We headed across the street to a restaurant where a friend of mine had her wedding reception a few years ago. We needed to get cleaned up if we were going to dinner. I wanted a drink.

I took the littlest one into the bathroom to change her clothes. My son and daughter sat outside in the front with their dad. When my daughter and I came back out, my son wigged out again (because, once again, he was trying to scare me and I didn’t realize it). He pouted. I rolled my eyes.

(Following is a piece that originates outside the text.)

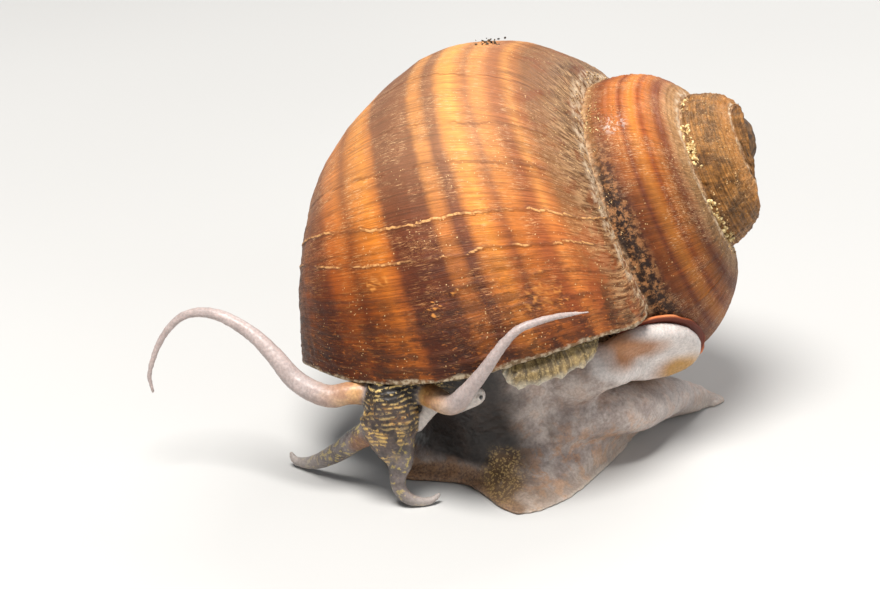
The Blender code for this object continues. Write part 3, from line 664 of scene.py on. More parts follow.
# How far the foot's back has risen (second row) at each share of the way in (first row).
FOOT_RISE = ((0.0, 0.03, 0.10, 0.30, 0.60, 0.85, 1.0), (0.0, 0.05, 0.20, 0.46, 0.80, 0.96, 1.0))
# The cushion's rings, from its root to the dish in its face: share of its size, and height.
LOBE_RINGS = ((0.4, -0.7), (0.85, -0.5), (0.97, -0.1), (1.0, 0.25), (0.99, 0.6), (0.95, 0.95),
              (0.86, 1.15), (0.7, 1.15), (0.5, 1.0), (0.25, 0.9))
# The collar's rings: turn behind the lip, and millimetres inside the shell.
COLLAR_RINGS = ((11.0, 1.5), (8.0, 1.15), (5.2, 1.05), (4.0, 1.3), (3.4, 2.0), (3.0, 3.5))
OPERCULUM_CENTRE = np.array((17.3, -3.7, 9.8))
OPERCULUM_FACE = unit(np.array((0.418, -0.77, -0.429)))
OPERCULUM_LONG = np.array((0.80, 0.58, -0.20))
OPERCULUM_LONG -= OPERCULUM_FACE * (OPERCULUM_LONG @ OPERCULUM_FACE)
OPERCULUM_LONG /= np.linalg.norm(OPERCULUM_LONG)
OPERCULUM_SHORT = np.cross(OPERCULUM_FACE, OPERCULUM_LONG)
OPERCULUM_HALF = (5.9, 4.9)
LOBE_HALF = (5.6, 3.62)
LOBE_SHIFT = 0.50  # of the cushion, back along the plate
LOWER_SHARE = 0.74  # the cushion's lower half is flatter than its upper half
PLATE_UPPER = 0.86  # how much of the plate's upper half stands clear of the shell
PLATE_LOWER = 0.54  # and of its lower half, clear of the cushion
# Where the plate is drawn in: how much, at which angle and over what spread.
PLATE_CUTS = ((0.06, 0.75, 0.55), (0.10, 2.75, 0.5))
SOLID_TURN = 9.0  # turn behind the lip's edge from which the shell counts as solid
PUSH_STEP = 0.12  # millimetres that the plate moves at a time when it is in the shell
RIM_REACH = 9.0  # distance from the sole's edge beyond which it isn't measured
ROW_PERIOD = 0.40  # from one row of marks on the neck to the next
# Size of the cubes that join the forms: foot and stem first, then all the flesh.
BODY_VOXEL = 0.45
VOXEL = 0.14
# Rounds of smoothing: foot and stem, then all the flesh, then its broad parts.
BODY_ROUNDS = 110
FINE_ROUNDS = 6
BROAD_ROUNDS = 30


def curve_through(stations, steps):
    """Points on a smooth curve (Catmull-Rom) through the stations."""
    rows = np.array([(*row, row[3]) if len(row) == 4 else row for row in stations], float)
    rows = np.concatenate([[2 * rows[0] - rows[1]], rows, [2 * rows[-1] - rows[-2]]])
    t = (np.arange(steps) / steps)[:, None]
    out = []
    for k in range(1, len(rows) - 2):
        p0, p1, p2, p3 = rows[k - 1:k + 3]
        out.append(0.5 * (2 * p1 + (p2 - p0) * t + (2 * p0 - 5 * p1 + 4 * p2 - p3) * t ** 2
                          + (3 * p1 - p0 - 3 * p2 + p3) * t ** 3))
    return np.concatenate(out + [rows[-2:-1]])


def sole_curve(steps):
    return curve_through(SOLE + (SOLE[0],), steps)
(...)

Our littlest one was sitting on the steps to the building looking at something on her foot. A large family was just coming out of the restaurant behind her. In that moment, our son ran up to our daughter and screamed his loudest, highest, pitchiest, ear-splitting scream he could manage, directly into our daughter’s little ear. She jumped in terror. The people coming out of the restaurant jumped in terror. I grabbed my son who was trying to take flight toward the street and held onto him while he clawed for a foothold on the ground. The people in the restaurant, after their hearts began beating again, first gave us a pissed off look, then when they saw the two of us, embattled in an exhausting wrestling match, gave us a look of quiet understanding. Oh, he’s special. I said something to our son about him scaring the crap out of everyone. Embarrassed, he broke free of me and ran behind a garbage can where he remained. We either needed to go home or we needed a drink. We had just enough time before our dinner reservations for one. Our son refused to cooperate. My husband wanted to go home. My oldest daughter wanted to go home. My son wanted to sit behind a garbage can for the rest of his life. I wanted to eat at a restaurant, God dammit. That’s what we did.

That’s just the beginning of this story. It gets so much worse.

It turned out later that my son confessed to eating 5 pieces of licorice the day before (made with wheat) that my husband received in a gift basket. I thought it had been thrown away. It hadn’t. Blasted.